The Big Thing played its first engagement at the Stardust Lounge in Rockford, Illinois, from May 22 to June 3, 1967 (according to the five-year list of concert dates provided in the Chicago At Carnegie Hall album in 1971). In June, July, and August, the band appeared in Peoria, Sioux Falls, South Dakota, and Indianapolis. But its most important early gig was a week-long stand at Shula's Supper Club in Niles, Michigan, August 29 to September 3.
"We ran into Jimmy Guercio," recalls Parazaider, "who happened to be in Chicago at the time passing through, on a tour or something like that, or going on to New York to do the Buckinghams record, and he came out to Niles, Michigan, and he heard us play. He was very impressed, and if I had to point to one thing - you know, everybody says that they need a break, and they have to recognize it and jump on it when they see it - Jimmy Guercio was our break because he was a producer at Columbia who was putting a [Buckinghams] record together that was gonna become a very successful record. He said, 'Hang on, and I'll be in touch with you. I'll be coming in from time to time to check on your progress.’"
"He said, 'Just keep doing what you're doing, and I'll be back,''' Pankow recalls, "and we didn't know what to think other than, 'Hey, man, this guy must know what he's talking about. He didn't do too bad with the Buckinghams. So, let's get our act together and research some more original material, see what our potential is.' So, we developed more original material. I began to write songs. Robert began to write more songs, and Terry Kath began to contribute material."
"I think we were playing a couple of songs that were original," says Lamm. "There's a tune called, 'Mississippi Delta City Blues' that Terry Kath wrote that ended up on the eleventh album, 'Wake Up Sunshine' [which appeared on Chicago III], and another song called, 'Dedicated To Girl Number One,' which I think is the first thing that Guercio recorded, kind of as a demo, to see how it would be, how to go about recording this band, something that he recorded with us in LA long before we ever got into the studio to do the Chicago Transit Authority album." (An extensive search for the demo of "Dedicated To Girl Number One" was carried out in the Sony Music tape vaults as well as at Guercio's Caribou Ranch studio in order to use it in this collection. But the tape was not found and seems to be lost forever.)

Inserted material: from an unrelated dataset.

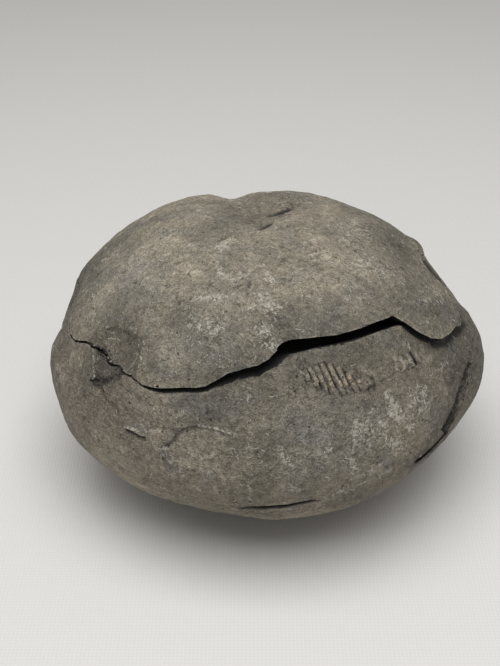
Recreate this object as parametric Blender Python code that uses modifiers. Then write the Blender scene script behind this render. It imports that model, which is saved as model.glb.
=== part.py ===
"""Ammonite nodule: an egg-shaped lump of grey mudstone that has split into a cap and a base.

The base holds the fossil. At the front its surface rises in a low mound over the ammonite's
outer whorl, and the whorl's ribs show there in two small patches. The cap is a domed lid
whose ragged edge overhangs the mound. Both pieces start as the same skin, an ellipsoid with
lumps and hollows, and are cut apart along one ragged crack.

Frame: +Z up, the crack's open side towards -Y, origin under the middle of the nodule, on the
face that it rests on. Bearings are degrees round the nodule as seen from above: 0 is the
front, 90 the +X side, -90 the -X side and 180 the back. Climbs are degrees up the unit sphere
that the skin is made from: 0 is the widest level and 90 the crown.
"""

import math

import bmesh
import bpy
from mathutils import Matrix, Vector, noise

MM = 0.001

# Driving dimensions
HALF_WIDTH = 50.0 * MM  # along X
HALF_DEPTH = 47.5 * MM  # along Y
HALF_HEIGHT = 32.0 * MM  # along Z
REST_DEPTH = 0.8 * MM  # how much the worn underside takes off the ellipsoid
CONTACT_GAP = 0.4 * MM  # between the two pieces where they touch
OPEN_GAP = 1.4 * MM  # least room over the base where the cap overhangs it

CENTRE = Vector((0, 0, HALF_HEIGHT - REST_DEPTH))
SHARP_ANGLE = math.radians(35)
SKIN_SUBDIVISIONS = 5

# Lumps and hollows that both pieces share: place, radius and height, in millimetres
LUMPS = (
    ((-26, 23, 53), 17, 2.4),
    ((-13, 27, 56), 6, 0.6),
    ((11, 27, 56.5), 14, 1.3),
    ((43, 10, 46), 9, -3.9),
    ((41, -3, 48), 9, -1.4),
    ((40, 14, 46), 6, -1.5),
    ((50, -8, 33), 7, 1.0),
    ((38, -26, 20), 14, -1.4),
    ((-47, 2, 41), 6, -3.4),
    ((-47.5, 6.5, 37.5), 4.5, -1.3),
    ((-49.5, -5.5, 34.5), 5, 0.8),
    ((-43, -21, 23), 12, 1.1),
    ((-15, -37, 13), 9, -0.8),
    ((2, -44, 17), 8, 0.7),
)
LUMP_NOISE = ((26 * MM, 0.45 * MM), (9 * MM, 0.22 * MM))  # wavelength and swing

# The cap's ragged lower edge: bearing, and height above the ground in millimetres
CAP_EDGE = (
    (-180, 39.5), (-166, 41.5), (-158, 40), (-142, 42.5), (-133, 41), (-118, 43),
    (-108, 42.5), (-96, 45), (-88, 44.5), (-81, 45.5), (-73, 44.2), (-68.5, 44.4), (-65.5, 44.8),
    (-62.5, 46.3), (-54, 46.8), (-46, 45.7), (-41, 46.1), (-36, 45.4), (-33.5, 45.6),
    (-18.5, 47.8), (-12.5, 50.1), (-9.5, 50.8), (-4, 51.4), (-1, 52.2), (1.5, 53.3),
    (4, 54), (7, 54.6), (25, 54.4), (43, 54.2), (51.3, 54.1), (53.2, 50.6),
    (56, 48.8), (57.5, 48), (64, 47.1), (70, 46.5), (73.5, 45.4), (79, 45.4), (85, 45.6),
    (87, 47.5), (89, 50.3), (91, 53.6), (98, 53), (103, 50.5), (109, 48.5),
    (119, 46), (128, 43), (136, 44), (146, 41.5), (160, 42.5), (170, 40.5), (180, 39.5),
)
# The base's rim: its drop below the cap's edge where they lie close, and its own height elsewhere
RIM_DROP = ((-180, 0.5), (-70, 0.6), (-41, 0.6), (-35, 0.7), (-31.5, 1.7), (-28, 1.3), (-18, 1.3), (-14, 2))
OPEN_RIM = (
    (-14, 47.3), (-11.5, 48.1), (-5, 48), (-1, 49.8), (3, 50.6), (11, 51.7), (19, 52.1), (40, 52),
    (47, 51.6), (60, 51), (69, 48.5), (76, 45), (85, 45), (91, 47.5), (98, 47.5), (106, 46), (116, 44.5),
    (121, 44),
)
DOME_HEIGHT = 53.5 * MM  # the base's fracture face in the middle, under the cap
DIP = 4.5 * MM  # how far that face sinks behind its rim on the open side
OPEN_BEARINGS = (-16, -4, 64, 77)  # the crack starts to gape, gapes, still gapes and is closed
OVERHANG = (0.28, 0.5)  # the void under the cap ends between these shares of the plan
RIM_BAND_START = (0.35, 0.8)  # where the fracture face bends to its rim, as a share of the way out
RIM_BAND_END = 0.98  # to it: on the closed side and on the open side, and where it gets there

# Depth of the base's bare front below the shared skin, in millimetres
BARE_DEPTH = (
    (-180, 0), (-40, 0), (-32, 0.5), (-18, 0.9), (-10, 2.2), (0, 2.7), (62, 2.7), (74, 2.0),
    (82, 0), (180, 0),
)
BARE_CLIMBS = (-4, 33)  # it starts and is full

DRUM_SECTORS = 96
DRUM_RINGS = (0.0, 0.35, 0.65, 0.8, 0.9, 0.98)  # as shares of the way out to the rim
DRUM_REACH = 1.2  # the drum's outer wall, as a share of the widest outline


def place(x, y, z):
    return Vector((x, y, z)) * MM


# Cap: a pinched valley that runs from the crown over the back
VALLEY = (place(-2.5, -3, 63), place(-5, 9, 61.5), place(-8.5, 27, 57), place(-12, 37, 49), place(-15, 43, 41))
VALLEY_HALF_WIDTH = 3.6 * MM
VALLEY_DEPTH = 1.9 * MM

# Base: the mound over the ammonite's outer whorl
MOUND = (place(-6, -38, 48), place(4, -37, 50.5), place(12, -35, 51), place(20, -31, 51), place(30, -25, 50))
MOUND_RADIUS = 7 * MM
MOUND_HEIGHT = 1.0 * MM

# Ribs of the whorl in two rows: bearing and climb of the first and the last, how many, half-length
RIB_ROWS = (
    ((10.5, 35.5), (25.5, 31), 8, 3.4 * MM),
    ((40, 31.5), (46.5, 31), 4, 2.0 * MM),
)
RIB_LEAN = 0.2  # degrees of bearing that a rib gains for each degree that it runs down
RIB_HALF_WIDTH = 0.55 * MM
RIB_HEIGHT = 0.4 * MM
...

Meanwhile, the Big Thing stayed on the Midwest concert circuit through the fall, gradually improving and building a following. A December engagement proved to be another important gig. "We opened at Barnaby's in Chicago [December 13-17, 1967], which was a new club," says Pankow, "and they touted themselves as being the springboard for new and innovational talent in the city. We were an opening act for a band called the Exceptions, which was at that time the biggest club band in the Midwest, and we stuck around and listened to them. I was just blown away."
If the Big Thing had stayed late to see the Exceptions, one of the Exceptions had come early to see the Big Thing. "I had heard a lot about these guys," says Peter Cetera, then bass player for the Exceptions, "so I came early to hear 'em the first night, and I was just floored 'cause they were doing songs that nobody else was doing, and in different ways. They were doing the Beatles' 'Magical Mystery Tour' [which had been released less than three weeks earlier] and 'Got To Get You Into My Life' and different versions of rock songs with horns, and at the end of the two-week stint, I was out of the Exceptions and into the Big Thing."

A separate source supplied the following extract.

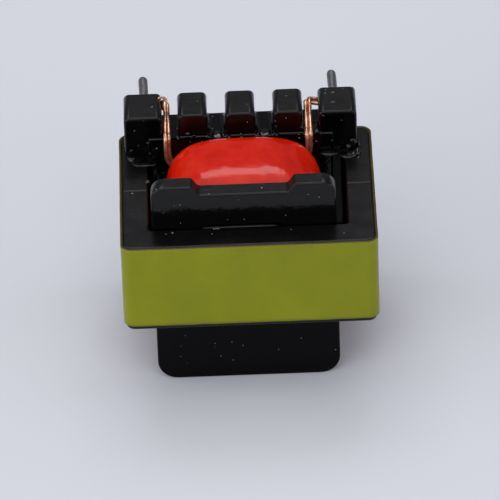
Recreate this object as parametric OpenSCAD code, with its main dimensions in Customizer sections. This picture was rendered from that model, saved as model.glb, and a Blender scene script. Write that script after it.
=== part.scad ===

Cetera, like his former band, was a fixture on the Chicago scene. Born in the city on September 13, 1944, his first instrument had been the accordion, which he took up when he was ten. "That's unfortunately true," he admits, when asked about it. "Played for a couple of years. I got in at the end of the accordion era. There was, like, accordion and guitar, and for some reason I chose accordion. I don't know why. I guess because I was half Polish, and we played a lot of polkas ... It didn't do me any good for my rock 'n' roll career, but it actually was a lot of fun."
His more serious musical career commenced a little later. "I started listening to music," he recalls, "and when I was a sophomore in high school, I went to hear my first live group and got infatuated with music and bought a little guitar from Sears and started singing at the school functions. Then, shortly after that, met a guy who was a senior, and we started singing together, and he played guitar. He said, 'Let's start a group,' and I went, 'Fine.' I said, 'I'll buy a bass,' and so, I went out and bought a bass, and proceeded to tune it wrong for the first couple of months we played. Wasn't till somebody sat in with me that told me it was totally tuned wrong. We proceeded to be in various high school groups and played all the Homecoming dances and all the weekend dances when I was a junior and senior, doing Top 40 material. My senior year, I got together with the Exceptions. I stuck with them for five or six years and [we] got to be probably the biggest name in Chicago lounge bands at that time."
But by the time Cetera ran into the Big Thing at Barnaby's, the Exceptions had come to the end of the line, and he was looking for something new. The Big Thing, meanwhile, had come to realize that organ bass pedals do not make for an adequate bass sound.
'After the gig, we got talking to Peter Cetera," says Pankow. "He approached us, and he said, 'I don't know what you guys are doing, but I like it. It's really refreshing. It's cool.' We found out from Peter that he as well was having some personal fall-outs with his people in the Exceptions. The band was really not getting along on a personal level. Peter was looking to do something else, and that's exactly what we were looking for. We were looking for another voice and a bass player. Peter just fit the bill perfectly, and he wound up joining the band."